[START]

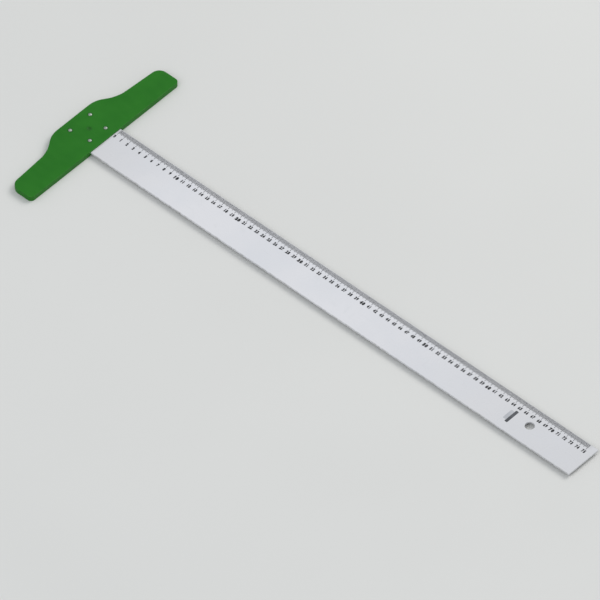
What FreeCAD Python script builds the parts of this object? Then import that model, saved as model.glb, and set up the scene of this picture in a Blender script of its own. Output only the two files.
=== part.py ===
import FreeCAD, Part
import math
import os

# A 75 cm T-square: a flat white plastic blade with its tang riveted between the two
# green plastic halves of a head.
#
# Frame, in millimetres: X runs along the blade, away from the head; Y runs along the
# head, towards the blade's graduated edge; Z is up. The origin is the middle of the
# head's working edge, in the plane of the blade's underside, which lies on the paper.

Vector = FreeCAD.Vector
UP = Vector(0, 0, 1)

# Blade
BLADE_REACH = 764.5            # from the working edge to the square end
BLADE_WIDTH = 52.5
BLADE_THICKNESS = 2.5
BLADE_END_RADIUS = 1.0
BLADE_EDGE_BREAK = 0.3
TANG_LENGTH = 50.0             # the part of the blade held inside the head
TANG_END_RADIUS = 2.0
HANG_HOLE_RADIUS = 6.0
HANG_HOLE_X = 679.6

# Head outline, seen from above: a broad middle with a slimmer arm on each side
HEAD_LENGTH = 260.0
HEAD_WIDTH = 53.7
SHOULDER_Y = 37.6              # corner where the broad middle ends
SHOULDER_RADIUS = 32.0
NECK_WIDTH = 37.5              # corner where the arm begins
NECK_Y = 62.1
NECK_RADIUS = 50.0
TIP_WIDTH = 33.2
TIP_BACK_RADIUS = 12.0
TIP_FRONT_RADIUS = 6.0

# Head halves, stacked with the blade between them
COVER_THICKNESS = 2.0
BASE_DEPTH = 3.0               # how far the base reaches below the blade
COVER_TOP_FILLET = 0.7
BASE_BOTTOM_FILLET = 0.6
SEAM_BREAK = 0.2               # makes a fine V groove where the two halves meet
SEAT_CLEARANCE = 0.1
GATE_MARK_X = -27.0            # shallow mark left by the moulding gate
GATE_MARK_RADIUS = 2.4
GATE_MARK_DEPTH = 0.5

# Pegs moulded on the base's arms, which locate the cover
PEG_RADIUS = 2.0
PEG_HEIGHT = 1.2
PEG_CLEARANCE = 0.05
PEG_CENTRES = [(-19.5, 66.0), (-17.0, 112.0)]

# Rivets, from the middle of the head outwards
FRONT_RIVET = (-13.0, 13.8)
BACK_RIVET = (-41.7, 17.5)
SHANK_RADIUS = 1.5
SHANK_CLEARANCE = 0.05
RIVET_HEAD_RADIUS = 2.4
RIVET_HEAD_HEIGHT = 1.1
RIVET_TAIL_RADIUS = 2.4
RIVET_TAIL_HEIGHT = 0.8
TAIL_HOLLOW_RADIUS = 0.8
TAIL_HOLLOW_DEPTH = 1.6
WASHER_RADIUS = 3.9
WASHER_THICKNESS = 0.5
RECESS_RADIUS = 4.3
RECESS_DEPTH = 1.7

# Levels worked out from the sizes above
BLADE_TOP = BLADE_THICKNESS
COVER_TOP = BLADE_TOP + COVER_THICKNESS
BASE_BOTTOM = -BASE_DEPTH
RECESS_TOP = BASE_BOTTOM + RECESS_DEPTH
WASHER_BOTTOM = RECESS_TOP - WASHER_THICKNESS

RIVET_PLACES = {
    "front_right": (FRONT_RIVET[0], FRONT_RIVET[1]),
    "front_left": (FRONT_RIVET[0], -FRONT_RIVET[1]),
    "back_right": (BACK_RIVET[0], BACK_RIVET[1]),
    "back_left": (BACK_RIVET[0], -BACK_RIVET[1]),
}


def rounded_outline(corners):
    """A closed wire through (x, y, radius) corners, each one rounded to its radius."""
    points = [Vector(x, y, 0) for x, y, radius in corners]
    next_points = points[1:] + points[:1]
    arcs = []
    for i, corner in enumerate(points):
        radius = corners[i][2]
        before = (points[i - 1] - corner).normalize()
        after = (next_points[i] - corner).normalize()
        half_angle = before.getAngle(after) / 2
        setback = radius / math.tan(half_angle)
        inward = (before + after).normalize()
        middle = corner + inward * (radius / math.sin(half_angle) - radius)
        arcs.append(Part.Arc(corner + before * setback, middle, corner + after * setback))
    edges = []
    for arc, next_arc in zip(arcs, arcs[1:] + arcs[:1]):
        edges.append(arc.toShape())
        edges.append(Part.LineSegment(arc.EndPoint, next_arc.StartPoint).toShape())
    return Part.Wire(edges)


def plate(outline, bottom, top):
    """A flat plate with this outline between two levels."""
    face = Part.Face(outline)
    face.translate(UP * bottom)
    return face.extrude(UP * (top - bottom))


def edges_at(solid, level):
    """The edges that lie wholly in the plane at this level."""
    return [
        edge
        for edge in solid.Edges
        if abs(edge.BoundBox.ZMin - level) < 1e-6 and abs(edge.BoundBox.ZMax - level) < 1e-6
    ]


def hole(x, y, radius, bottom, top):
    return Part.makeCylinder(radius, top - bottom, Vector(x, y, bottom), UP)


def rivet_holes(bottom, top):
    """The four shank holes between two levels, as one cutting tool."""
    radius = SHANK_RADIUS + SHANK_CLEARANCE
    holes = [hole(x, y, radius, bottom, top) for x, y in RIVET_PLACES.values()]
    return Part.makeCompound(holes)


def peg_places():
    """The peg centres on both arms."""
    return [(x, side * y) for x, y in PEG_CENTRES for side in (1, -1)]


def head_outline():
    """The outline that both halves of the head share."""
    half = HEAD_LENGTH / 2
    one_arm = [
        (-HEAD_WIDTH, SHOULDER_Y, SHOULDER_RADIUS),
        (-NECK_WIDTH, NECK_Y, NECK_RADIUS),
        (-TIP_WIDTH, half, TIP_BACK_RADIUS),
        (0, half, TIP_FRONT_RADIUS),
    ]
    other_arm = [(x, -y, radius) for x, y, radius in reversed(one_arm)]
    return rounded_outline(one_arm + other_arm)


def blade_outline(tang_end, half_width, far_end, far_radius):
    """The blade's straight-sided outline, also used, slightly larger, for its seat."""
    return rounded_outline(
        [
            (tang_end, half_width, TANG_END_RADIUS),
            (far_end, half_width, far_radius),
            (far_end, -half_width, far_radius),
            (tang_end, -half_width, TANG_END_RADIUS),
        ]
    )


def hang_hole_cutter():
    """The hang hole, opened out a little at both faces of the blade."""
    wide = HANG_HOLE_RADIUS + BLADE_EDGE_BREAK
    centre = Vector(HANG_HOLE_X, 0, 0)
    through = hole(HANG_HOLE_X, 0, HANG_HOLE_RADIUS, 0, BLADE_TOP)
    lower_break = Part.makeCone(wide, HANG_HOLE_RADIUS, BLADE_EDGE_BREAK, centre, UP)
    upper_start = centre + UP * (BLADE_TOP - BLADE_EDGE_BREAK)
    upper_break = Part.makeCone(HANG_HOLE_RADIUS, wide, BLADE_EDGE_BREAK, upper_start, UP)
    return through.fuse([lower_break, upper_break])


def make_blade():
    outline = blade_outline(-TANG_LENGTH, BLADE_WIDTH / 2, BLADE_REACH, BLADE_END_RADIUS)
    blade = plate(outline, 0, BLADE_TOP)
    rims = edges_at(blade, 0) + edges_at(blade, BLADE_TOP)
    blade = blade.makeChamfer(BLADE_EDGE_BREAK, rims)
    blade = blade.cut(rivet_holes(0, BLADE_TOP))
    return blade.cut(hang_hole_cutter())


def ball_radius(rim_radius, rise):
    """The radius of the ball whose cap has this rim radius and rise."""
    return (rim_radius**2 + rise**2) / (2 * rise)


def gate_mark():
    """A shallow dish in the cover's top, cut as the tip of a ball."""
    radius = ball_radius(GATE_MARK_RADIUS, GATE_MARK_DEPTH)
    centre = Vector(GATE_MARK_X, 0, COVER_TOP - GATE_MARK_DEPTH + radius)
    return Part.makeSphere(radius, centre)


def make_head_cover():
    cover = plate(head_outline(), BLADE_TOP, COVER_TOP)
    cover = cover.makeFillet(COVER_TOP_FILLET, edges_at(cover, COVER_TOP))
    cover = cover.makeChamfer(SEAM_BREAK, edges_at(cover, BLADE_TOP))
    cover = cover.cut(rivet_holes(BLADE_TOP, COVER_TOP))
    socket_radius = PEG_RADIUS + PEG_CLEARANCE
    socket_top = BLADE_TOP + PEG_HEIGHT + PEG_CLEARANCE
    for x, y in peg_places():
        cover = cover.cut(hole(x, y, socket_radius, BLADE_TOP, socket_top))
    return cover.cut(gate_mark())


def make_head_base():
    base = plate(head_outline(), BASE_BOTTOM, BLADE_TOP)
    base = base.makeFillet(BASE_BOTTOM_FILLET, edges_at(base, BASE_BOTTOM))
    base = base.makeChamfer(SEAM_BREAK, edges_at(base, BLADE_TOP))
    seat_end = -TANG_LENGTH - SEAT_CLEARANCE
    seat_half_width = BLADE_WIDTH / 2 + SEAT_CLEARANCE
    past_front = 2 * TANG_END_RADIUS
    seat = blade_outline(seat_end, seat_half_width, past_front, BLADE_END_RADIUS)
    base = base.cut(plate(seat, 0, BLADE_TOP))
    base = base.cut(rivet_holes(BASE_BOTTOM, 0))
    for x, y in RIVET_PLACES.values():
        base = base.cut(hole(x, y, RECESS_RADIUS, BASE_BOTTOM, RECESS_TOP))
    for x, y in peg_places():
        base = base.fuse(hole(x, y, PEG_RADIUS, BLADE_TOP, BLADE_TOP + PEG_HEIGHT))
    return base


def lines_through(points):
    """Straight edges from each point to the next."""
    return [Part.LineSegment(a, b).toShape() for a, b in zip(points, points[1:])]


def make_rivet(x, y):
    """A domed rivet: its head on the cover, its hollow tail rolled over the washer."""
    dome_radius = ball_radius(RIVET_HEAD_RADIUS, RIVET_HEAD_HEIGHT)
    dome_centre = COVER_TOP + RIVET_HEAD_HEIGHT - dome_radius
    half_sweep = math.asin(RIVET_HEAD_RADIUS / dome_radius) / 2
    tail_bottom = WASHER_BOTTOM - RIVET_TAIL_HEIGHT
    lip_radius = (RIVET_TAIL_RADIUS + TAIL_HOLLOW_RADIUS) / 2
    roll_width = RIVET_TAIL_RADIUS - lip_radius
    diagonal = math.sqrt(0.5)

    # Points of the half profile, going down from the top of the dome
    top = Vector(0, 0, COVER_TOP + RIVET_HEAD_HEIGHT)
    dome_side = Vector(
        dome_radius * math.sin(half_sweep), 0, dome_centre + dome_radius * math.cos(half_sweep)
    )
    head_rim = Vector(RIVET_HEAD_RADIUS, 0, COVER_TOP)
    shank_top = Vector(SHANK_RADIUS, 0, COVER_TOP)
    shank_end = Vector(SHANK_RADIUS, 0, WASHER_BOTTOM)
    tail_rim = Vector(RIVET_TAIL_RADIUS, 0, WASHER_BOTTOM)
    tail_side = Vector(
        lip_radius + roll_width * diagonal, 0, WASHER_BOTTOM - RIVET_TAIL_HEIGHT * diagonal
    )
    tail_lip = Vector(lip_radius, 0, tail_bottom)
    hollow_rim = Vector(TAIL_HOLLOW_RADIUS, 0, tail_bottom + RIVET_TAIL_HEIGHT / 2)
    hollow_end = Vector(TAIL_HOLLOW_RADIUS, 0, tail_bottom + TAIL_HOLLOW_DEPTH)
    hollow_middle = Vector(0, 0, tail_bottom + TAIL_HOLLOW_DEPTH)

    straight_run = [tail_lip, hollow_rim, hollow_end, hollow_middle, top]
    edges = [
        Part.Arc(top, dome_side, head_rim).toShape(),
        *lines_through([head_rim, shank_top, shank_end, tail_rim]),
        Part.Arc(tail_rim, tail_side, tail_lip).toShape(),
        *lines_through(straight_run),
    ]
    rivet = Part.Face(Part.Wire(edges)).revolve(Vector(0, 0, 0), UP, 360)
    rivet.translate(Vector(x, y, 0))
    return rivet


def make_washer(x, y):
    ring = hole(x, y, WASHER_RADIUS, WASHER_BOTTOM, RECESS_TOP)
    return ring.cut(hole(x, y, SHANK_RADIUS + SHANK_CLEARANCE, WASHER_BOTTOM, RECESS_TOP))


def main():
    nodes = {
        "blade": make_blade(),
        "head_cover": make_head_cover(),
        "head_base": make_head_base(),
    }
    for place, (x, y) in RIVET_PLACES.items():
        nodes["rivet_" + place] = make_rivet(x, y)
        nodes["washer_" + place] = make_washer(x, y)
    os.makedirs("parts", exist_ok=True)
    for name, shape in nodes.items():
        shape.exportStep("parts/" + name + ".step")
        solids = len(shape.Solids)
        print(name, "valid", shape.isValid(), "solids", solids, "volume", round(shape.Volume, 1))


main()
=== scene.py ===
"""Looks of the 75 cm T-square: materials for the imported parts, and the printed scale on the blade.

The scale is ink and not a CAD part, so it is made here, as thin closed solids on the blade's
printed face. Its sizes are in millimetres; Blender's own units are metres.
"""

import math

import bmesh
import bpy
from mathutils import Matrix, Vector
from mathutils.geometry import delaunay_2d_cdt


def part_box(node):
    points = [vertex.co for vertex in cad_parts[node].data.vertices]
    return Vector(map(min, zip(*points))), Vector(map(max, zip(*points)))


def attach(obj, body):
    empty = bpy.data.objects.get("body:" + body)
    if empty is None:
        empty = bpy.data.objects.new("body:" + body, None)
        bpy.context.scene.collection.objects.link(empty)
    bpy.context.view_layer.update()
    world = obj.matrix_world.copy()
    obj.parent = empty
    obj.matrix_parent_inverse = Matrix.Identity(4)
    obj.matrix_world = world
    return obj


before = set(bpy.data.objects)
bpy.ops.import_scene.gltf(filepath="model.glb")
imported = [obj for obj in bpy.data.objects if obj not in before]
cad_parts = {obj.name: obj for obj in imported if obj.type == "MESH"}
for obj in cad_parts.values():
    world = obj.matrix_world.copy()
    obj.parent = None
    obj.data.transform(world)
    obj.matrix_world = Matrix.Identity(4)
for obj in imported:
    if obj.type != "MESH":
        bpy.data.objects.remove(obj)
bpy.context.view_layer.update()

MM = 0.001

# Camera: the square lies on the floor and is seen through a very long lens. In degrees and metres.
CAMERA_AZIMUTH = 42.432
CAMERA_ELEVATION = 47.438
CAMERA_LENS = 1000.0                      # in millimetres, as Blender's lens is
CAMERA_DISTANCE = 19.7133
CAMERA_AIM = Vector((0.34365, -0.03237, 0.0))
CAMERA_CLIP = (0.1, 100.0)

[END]

> Written problem
Reproduce the lines exactly, from the line that contains "for name, shape" through the line that contains "obj.parent = empty", and nothing more.

> Answer for this exercise
    for name, shape in nodes.items():
        shape.exportStep("parts/" + name + ".step")
        solids = len(shape.Solids)
        print(name, "valid", shape.isValid(), "solids", solids, "volume", round(shape.Volume, 1))


main()
=== scene.py ===
"""Looks of the 75 cm T-square: materials for the imported parts, and the printed scale on the blade.

The scale is ink and not a CAD part, so it is made here, as thin closed solids on the blade's
printed face. Its sizes are in millimetres; Blender's own units are metres.
"""

import math

import bmesh
import bpy
from mathutils import Matrix, Vector
from mathutils.geometry import delaunay_2d_cdt


def part_box(node):
    points = [vertex.co for vertex in cad_parts[node].data.vertices]
    return Vector(map(min, zip(*points))), Vector(map(max, zip(*points)))


def attach(obj, body):
    empty = bpy.data.objects.get("body:" + body)
    if empty is None:
        empty = bpy.data.objects.new("body:" + body, None)
        bpy.context.scene.collection.objects.link(empty)
    bpy.context.view_layer.update()
    world = obj.matrix_world.copy()
    obj.parent = empty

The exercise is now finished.